- _Supplied material_:
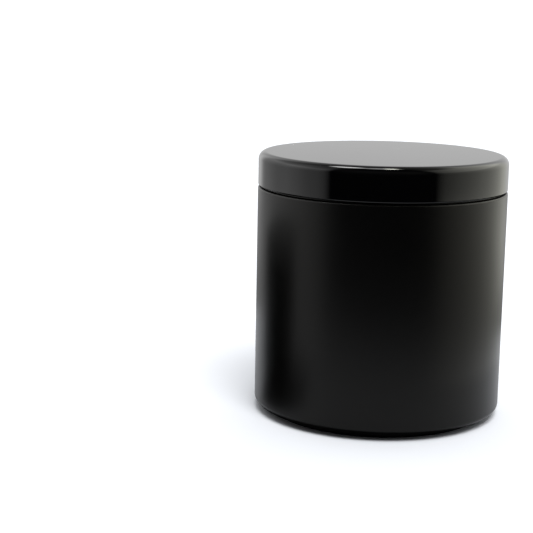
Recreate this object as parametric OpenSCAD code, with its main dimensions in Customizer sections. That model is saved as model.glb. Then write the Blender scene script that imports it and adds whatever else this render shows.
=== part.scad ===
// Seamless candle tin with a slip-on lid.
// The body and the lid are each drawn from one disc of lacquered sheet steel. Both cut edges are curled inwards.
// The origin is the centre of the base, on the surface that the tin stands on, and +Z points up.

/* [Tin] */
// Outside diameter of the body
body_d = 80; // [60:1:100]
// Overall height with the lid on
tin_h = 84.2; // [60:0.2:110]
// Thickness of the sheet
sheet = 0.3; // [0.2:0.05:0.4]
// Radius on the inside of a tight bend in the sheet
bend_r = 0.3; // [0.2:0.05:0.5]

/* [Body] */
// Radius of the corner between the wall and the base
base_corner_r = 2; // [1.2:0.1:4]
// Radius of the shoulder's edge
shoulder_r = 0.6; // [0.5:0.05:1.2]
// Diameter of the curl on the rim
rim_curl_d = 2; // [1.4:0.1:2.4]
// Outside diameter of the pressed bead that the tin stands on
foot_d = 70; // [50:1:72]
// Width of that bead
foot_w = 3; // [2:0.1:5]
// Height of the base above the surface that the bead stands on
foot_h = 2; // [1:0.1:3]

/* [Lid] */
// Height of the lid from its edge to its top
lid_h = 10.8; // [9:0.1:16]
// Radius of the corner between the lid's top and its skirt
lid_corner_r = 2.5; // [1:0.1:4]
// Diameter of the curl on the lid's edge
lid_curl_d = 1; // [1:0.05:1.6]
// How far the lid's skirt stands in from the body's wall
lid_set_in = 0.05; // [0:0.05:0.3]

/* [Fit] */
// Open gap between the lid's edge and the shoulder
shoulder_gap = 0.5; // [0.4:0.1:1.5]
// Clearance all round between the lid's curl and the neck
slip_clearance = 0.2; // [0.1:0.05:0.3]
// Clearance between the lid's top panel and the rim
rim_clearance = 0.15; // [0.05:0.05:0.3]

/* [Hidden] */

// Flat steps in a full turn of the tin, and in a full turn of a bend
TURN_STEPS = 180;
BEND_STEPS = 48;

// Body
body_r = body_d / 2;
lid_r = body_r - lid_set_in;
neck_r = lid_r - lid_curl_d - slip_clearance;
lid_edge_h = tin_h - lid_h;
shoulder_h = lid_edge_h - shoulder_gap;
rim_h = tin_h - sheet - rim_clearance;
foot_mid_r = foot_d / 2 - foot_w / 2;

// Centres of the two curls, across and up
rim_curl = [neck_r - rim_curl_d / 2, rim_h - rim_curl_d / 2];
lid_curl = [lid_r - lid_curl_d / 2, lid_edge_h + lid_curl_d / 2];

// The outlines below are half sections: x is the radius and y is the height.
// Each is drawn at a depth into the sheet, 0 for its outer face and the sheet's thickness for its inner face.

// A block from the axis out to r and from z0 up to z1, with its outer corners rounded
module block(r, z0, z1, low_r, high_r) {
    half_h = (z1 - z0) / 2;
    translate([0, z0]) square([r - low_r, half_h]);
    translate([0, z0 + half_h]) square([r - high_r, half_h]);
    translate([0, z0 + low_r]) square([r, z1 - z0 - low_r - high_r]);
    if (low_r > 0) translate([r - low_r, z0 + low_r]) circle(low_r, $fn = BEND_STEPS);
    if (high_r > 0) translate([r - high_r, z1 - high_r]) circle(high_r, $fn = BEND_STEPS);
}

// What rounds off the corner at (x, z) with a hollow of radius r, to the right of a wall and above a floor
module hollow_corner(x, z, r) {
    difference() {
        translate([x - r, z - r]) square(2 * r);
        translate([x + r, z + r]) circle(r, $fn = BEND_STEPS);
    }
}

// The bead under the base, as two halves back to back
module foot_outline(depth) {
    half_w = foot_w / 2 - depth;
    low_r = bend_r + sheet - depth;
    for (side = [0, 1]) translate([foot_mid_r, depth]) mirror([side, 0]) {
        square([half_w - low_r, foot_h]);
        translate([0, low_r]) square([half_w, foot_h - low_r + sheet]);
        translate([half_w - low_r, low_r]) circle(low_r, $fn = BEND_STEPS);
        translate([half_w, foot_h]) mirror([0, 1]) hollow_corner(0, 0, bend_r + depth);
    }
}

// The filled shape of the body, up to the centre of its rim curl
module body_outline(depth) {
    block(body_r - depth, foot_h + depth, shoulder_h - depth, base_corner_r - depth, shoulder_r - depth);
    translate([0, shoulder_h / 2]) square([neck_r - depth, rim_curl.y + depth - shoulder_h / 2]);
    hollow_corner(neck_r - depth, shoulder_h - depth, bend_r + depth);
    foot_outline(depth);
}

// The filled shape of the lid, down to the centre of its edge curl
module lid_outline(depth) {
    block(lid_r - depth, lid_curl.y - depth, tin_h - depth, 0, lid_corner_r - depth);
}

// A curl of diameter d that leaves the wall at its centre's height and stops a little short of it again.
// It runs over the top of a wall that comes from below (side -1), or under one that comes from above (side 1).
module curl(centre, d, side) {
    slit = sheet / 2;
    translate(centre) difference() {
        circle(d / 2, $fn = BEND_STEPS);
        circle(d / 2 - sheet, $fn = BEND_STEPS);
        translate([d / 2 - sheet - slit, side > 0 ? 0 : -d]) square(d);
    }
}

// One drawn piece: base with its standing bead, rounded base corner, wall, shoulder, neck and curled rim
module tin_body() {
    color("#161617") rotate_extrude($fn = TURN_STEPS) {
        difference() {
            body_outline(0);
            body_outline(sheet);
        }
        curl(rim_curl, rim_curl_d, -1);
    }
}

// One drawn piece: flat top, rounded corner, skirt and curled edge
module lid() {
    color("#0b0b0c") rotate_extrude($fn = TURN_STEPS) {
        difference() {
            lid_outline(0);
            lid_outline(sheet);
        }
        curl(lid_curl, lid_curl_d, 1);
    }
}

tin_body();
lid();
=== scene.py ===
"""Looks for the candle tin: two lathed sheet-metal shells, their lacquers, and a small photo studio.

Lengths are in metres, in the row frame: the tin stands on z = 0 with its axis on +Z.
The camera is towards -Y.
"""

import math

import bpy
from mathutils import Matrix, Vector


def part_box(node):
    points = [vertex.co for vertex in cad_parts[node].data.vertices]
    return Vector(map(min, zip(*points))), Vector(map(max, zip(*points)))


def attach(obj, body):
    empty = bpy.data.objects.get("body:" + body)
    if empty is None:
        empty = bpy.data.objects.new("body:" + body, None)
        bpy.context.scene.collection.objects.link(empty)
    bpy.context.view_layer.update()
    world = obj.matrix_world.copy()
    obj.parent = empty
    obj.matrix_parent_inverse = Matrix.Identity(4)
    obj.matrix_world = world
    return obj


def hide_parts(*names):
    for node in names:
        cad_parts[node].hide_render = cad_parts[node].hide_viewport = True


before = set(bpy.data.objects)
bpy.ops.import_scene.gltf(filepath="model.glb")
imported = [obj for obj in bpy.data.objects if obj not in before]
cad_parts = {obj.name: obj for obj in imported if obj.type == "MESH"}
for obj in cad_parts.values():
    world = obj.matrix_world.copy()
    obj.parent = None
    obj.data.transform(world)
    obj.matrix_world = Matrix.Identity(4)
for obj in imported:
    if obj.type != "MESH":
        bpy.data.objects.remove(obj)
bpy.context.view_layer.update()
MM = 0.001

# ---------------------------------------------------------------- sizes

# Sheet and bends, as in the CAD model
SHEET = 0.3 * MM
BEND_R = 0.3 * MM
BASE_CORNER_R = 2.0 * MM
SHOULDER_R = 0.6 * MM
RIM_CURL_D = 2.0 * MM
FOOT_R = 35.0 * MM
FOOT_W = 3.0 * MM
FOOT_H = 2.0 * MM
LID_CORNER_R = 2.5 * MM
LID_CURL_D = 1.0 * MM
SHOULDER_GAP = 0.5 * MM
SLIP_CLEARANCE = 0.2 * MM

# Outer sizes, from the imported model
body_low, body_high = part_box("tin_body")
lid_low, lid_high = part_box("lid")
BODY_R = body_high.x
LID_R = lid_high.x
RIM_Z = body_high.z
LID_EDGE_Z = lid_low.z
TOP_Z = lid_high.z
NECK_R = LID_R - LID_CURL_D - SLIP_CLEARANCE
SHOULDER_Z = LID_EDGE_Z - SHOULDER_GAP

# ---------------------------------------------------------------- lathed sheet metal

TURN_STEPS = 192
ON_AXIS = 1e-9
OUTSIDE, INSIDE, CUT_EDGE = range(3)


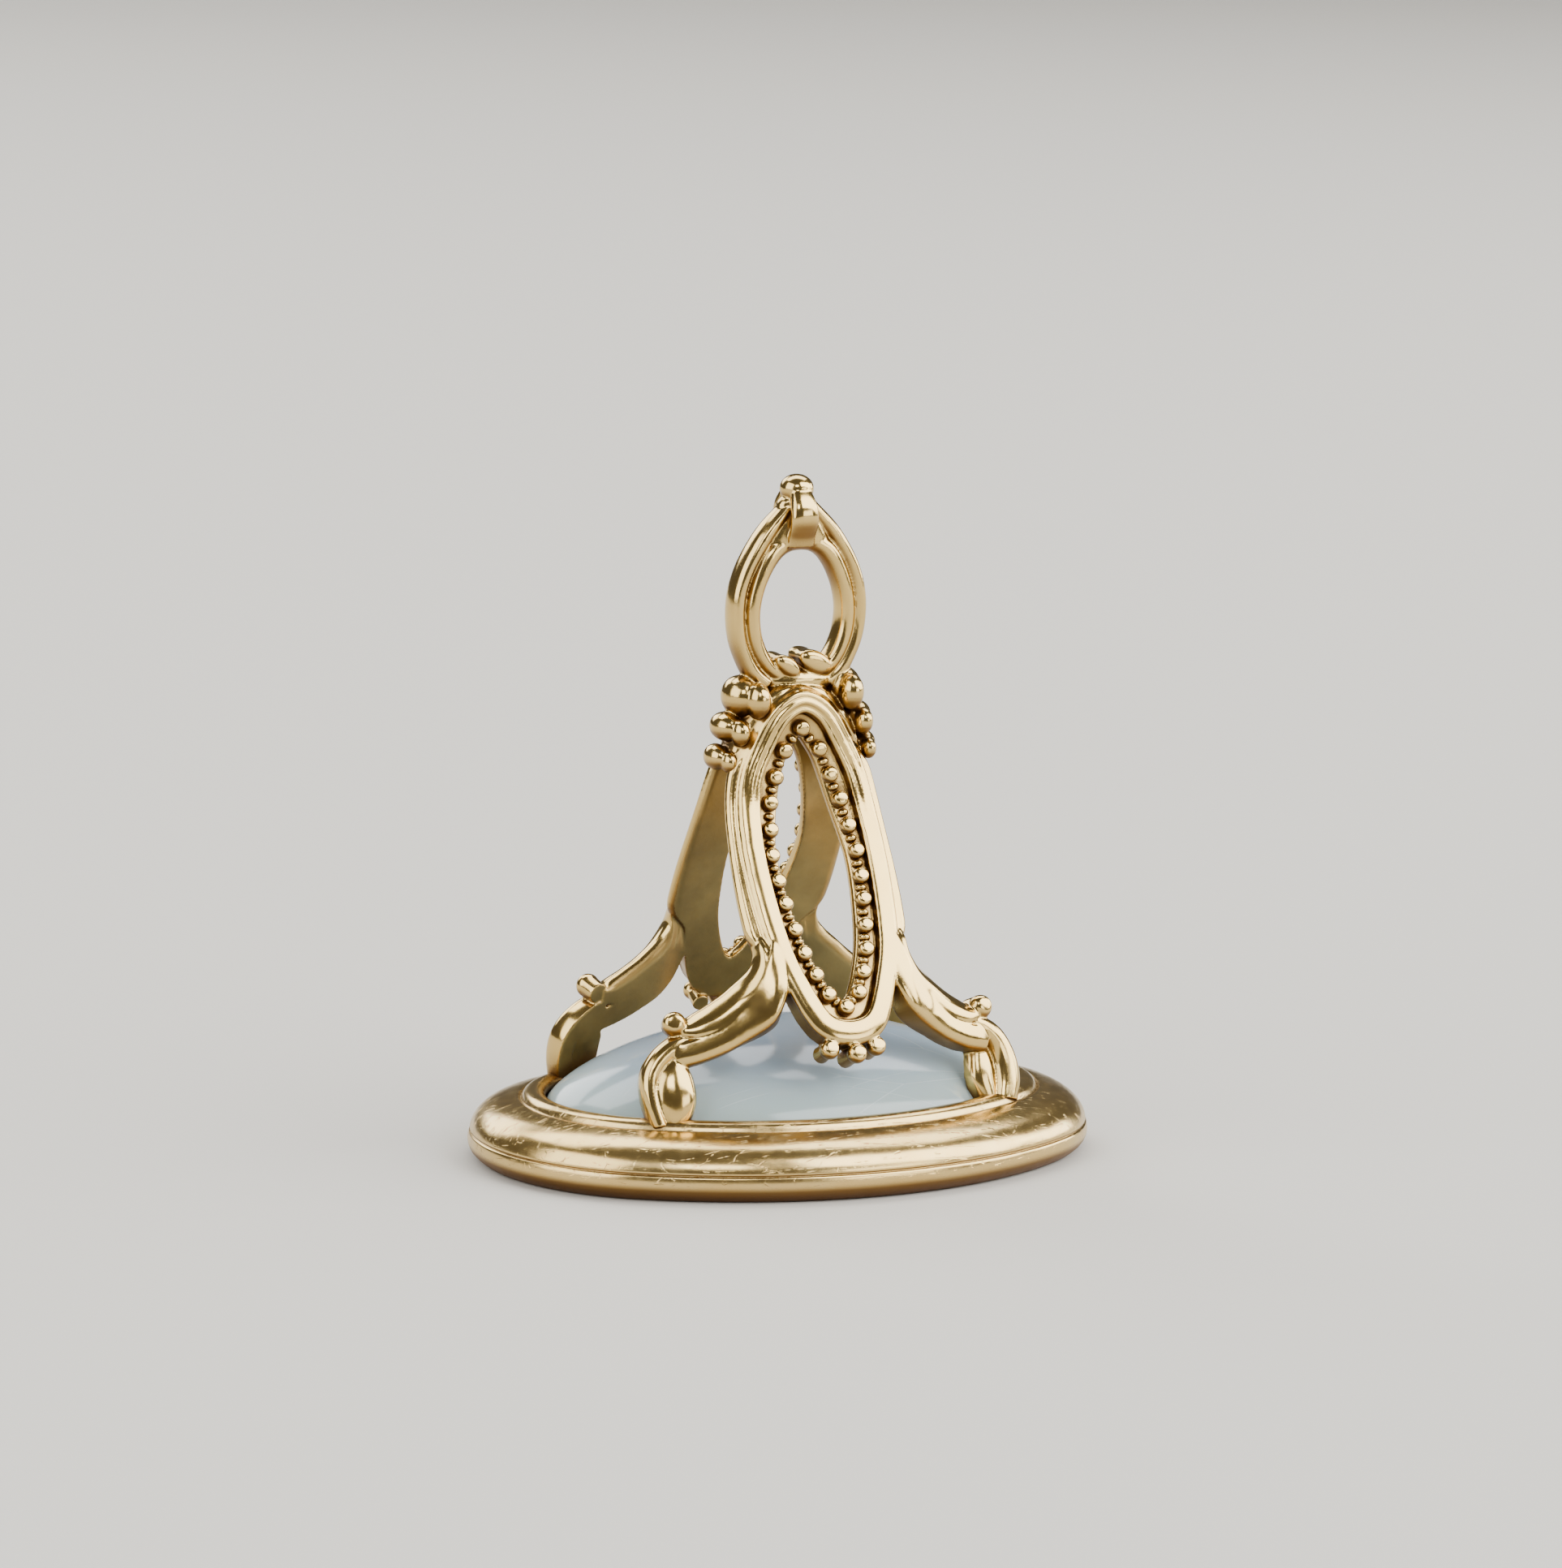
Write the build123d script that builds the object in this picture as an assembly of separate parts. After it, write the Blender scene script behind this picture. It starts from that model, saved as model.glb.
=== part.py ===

- _Task brief_: Exactly as written, return the lines from the line containing "and curled edge" through the line containing "before = set(bpy.data.objects)", both included.

- _Exercise result_:
// One drawn piece: flat top, rounded corner, skirt and curled edge
module lid() {
    color("#0b0b0c") rotate_extrude($fn = TURN_STEPS) {
        difference() {
            lid_outline(0);
            lid_outline(sheet);
        }
        curl(lid_curl, lid_curl_d, 1);
    }
}

tin_body();
lid();
=== scene.py ===
"""Looks for the candle tin: two lathed sheet-metal shells, their lacquers, and a small photo studio.

Lengths are in metres, in the row frame: the tin stands on z = 0 with its axis on +Z.
The camera is towards -Y.
"""

import math

import bpy
from mathutils import Matrix, Vector


def part_box(node):
    points = [vertex.co for vertex in cad_parts[node].data.vertices]
    return Vector(map(min, zip(*points))), Vector(map(max, zip(*points)))


def attach(obj, body):
    empty = bpy.data.objects.get("body:" + body)
    if empty is None:
        empty = bpy.data.objects.new("body:" + body, None)
        bpy.context.scene.collection.objects.link(empty)
    bpy.context.view_layer.update()
    world = obj.matrix_world.copy()
    obj.parent = empty
    obj.matrix_parent_inverse = Matrix.Identity(4)
    obj.matrix_world = world
    return obj


def hide_parts(*names):
    for node in names:
        cad_parts[node].hide_render = cad_parts[node].hide_viewport = True


before = set(bpy.data.objects)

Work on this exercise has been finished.